Extracted entries —

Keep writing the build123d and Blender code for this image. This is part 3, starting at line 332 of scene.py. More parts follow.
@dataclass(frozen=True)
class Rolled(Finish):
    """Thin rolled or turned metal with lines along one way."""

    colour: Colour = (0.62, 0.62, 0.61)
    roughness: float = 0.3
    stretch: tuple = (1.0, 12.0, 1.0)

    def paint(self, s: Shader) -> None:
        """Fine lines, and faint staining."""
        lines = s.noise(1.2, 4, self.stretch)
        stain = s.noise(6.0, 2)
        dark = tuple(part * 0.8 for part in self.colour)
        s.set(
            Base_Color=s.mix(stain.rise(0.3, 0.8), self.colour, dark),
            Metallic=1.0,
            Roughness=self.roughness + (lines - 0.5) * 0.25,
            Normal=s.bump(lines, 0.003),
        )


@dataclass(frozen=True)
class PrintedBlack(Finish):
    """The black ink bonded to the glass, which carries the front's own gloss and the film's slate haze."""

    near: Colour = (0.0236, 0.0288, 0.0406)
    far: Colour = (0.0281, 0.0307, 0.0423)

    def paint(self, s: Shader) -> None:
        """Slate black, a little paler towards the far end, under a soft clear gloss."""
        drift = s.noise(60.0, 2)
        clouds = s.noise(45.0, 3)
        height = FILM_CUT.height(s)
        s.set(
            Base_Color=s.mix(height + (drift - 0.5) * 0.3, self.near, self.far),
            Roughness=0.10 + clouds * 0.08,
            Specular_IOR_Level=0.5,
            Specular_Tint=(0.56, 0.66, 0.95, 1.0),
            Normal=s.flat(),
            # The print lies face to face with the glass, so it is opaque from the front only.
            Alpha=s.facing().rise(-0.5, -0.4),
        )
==
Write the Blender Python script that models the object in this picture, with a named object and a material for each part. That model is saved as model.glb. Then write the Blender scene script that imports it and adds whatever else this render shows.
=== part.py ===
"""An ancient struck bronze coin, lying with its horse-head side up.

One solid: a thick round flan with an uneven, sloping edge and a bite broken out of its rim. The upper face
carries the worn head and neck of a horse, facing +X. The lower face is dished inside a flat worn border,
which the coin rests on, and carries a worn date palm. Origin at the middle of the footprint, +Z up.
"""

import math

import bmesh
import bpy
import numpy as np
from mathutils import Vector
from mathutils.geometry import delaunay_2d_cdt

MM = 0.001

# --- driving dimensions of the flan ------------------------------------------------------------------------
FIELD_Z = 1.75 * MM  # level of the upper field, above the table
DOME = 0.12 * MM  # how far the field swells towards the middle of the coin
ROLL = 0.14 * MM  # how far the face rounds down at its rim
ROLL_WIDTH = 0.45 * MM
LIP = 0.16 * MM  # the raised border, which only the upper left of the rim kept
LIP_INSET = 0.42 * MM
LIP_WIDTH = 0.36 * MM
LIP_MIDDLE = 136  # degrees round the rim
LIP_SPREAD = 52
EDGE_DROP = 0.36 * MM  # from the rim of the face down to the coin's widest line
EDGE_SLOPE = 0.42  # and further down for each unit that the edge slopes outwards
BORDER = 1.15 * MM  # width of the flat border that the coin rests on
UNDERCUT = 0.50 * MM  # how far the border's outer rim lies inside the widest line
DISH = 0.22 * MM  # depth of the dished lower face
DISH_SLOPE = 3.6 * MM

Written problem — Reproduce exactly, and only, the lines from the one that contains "Keep writing the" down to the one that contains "black ink bonded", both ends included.

Task answer —
Keep writing the build123d and Blender code for this image. This is part 3, starting at line 332 of scene.py. More parts follow.
@dataclass(frozen=True)
class Rolled(Finish):
    """Thin rolled or turned metal with lines along one way."""

    colour: Colour = (0.62, 0.62, 0.61)
    roughness: float = 0.3
    stretch: tuple = (1.0, 12.0, 1.0)

    def paint(self, s: Shader) -> None:
        """Fine lines, and faint staining."""
        lines = s.noise(1.2, 4, self.stretch)
        stain = s.noise(6.0, 2)
        dark = tuple(part * 0.8 for part in self.colour)
        s.set(
            Base_Color=s.mix(stain.rise(0.3, 0.8), self.colour, dark),
            Metallic=1.0,
            Roughness=self.roughness + (lines - 0.5) * 0.25,
            Normal=s.bump(lines, 0.003),
        )


@dataclass(frozen=True)
class PrintedBlack(Finish):
    """The black ink bonded to the glass, which carries the front's own gloss and the film's slate haze."""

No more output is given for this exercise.